_Brief:_ From the listing below, pull out all lines with "bends" in them.

_Recorded data:_

::::

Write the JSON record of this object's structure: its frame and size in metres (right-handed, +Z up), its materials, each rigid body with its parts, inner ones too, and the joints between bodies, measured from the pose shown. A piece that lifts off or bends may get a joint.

::::

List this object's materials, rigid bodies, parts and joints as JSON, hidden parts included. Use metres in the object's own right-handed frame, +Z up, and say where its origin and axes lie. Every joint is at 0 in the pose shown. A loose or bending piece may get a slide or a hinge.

::::

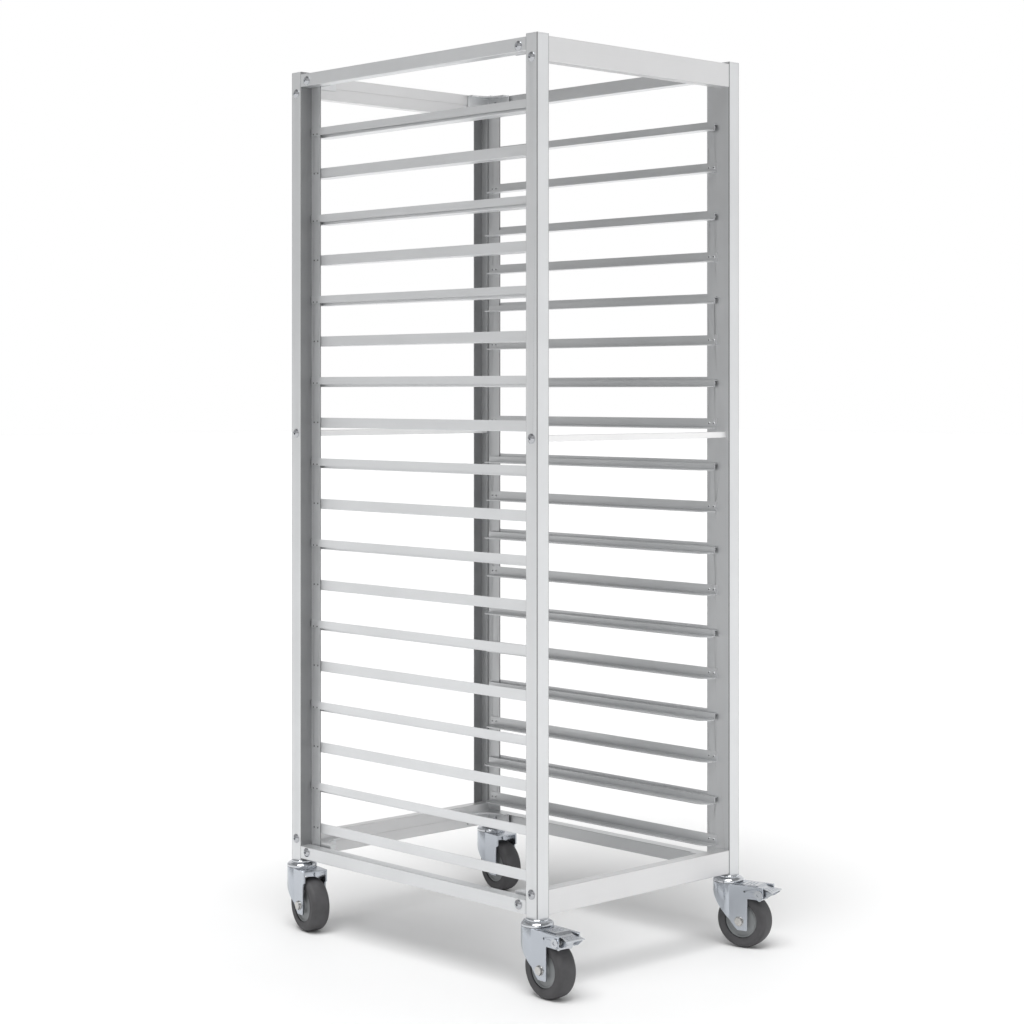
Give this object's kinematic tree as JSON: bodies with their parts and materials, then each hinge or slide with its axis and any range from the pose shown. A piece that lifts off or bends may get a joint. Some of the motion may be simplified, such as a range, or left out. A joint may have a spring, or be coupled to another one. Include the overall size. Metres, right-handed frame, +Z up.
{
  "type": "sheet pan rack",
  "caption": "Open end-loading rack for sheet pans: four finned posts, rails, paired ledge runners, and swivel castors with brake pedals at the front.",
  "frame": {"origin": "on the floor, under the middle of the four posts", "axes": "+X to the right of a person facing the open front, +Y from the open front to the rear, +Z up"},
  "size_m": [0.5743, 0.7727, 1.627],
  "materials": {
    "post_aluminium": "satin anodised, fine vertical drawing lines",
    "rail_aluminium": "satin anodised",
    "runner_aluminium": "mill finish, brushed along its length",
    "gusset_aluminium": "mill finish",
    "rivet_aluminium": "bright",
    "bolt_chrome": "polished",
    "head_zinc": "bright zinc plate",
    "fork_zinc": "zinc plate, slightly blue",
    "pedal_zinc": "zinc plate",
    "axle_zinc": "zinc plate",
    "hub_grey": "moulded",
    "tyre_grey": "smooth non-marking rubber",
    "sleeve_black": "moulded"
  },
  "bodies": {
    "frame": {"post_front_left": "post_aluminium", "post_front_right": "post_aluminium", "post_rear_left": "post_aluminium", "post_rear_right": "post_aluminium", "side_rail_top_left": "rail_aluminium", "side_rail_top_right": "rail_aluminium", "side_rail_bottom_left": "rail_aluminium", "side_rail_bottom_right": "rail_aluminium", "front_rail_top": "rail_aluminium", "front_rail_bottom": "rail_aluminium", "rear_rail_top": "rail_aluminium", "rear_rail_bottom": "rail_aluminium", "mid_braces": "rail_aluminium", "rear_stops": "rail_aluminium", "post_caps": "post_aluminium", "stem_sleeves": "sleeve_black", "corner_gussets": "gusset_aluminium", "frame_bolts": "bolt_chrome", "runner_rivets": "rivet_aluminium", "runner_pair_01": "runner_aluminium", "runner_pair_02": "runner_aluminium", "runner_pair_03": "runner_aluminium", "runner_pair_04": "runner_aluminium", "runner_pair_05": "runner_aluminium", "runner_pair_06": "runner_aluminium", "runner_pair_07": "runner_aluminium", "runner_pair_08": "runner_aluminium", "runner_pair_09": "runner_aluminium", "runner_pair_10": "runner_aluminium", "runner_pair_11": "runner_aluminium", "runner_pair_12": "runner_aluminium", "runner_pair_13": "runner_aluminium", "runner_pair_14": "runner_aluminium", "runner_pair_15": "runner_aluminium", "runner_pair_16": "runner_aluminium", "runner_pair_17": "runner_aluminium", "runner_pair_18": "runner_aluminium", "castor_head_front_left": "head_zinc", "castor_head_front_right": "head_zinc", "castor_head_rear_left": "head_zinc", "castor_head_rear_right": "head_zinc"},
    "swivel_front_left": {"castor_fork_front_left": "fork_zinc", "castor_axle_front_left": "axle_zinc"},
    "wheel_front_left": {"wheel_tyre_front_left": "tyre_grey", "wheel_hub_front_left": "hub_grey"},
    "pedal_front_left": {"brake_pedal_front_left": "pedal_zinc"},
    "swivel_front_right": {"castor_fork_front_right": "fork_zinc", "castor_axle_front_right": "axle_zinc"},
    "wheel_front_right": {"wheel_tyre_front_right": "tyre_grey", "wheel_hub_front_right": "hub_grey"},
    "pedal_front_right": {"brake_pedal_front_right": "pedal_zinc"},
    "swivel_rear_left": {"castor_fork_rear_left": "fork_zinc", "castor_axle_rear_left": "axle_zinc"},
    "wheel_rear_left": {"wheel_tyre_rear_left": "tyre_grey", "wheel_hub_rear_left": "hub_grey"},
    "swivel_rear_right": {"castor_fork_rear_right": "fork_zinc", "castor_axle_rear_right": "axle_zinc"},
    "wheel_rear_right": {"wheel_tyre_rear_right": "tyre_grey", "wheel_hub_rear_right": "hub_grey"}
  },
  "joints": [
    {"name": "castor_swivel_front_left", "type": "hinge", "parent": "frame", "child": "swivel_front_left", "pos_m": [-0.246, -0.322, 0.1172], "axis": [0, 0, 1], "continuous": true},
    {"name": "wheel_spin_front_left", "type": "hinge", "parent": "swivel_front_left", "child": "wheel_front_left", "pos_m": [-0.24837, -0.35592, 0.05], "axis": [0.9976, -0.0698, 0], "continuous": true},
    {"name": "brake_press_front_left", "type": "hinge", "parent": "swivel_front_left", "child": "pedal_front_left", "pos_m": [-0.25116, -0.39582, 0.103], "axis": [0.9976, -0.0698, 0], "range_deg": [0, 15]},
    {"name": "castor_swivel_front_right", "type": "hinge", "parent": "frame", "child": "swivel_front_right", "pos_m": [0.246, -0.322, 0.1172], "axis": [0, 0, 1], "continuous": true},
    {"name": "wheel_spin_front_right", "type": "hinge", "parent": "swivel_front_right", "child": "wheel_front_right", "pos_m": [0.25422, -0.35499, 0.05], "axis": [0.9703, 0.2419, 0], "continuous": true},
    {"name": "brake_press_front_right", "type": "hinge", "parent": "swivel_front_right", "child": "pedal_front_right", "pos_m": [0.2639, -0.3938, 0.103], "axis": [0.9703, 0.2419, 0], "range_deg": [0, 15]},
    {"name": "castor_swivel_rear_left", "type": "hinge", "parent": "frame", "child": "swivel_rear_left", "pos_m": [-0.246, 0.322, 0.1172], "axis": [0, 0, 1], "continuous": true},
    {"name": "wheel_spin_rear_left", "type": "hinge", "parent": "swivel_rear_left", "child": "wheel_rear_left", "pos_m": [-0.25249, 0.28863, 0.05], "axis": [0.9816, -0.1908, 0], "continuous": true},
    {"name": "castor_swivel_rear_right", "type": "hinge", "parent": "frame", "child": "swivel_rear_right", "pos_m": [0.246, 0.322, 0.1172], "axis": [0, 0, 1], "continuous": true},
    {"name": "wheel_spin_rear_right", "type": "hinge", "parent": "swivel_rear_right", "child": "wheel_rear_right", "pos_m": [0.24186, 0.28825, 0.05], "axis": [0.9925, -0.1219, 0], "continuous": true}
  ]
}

::::

_Result:_
Write the JSON record of this object's structure: its frame and size in metres (right-handed, +Z up), its materials, each rigid body with its parts, inner ones too, and the joints between bodies, measured from the pose shown. A piece that lifts off or bends may get a joint.
Give this object's kinematic tree as JSON: bodies with their parts and materials, then each hinge or slide with its axis and any range from the pose shown. A piece that lifts off or bends may get a joint. Some of the motion may be simplified, such as a range, or left out. A joint may have a spring, or be coupled to another one. Include the overall size. Metres, right-handed frame, +Z up.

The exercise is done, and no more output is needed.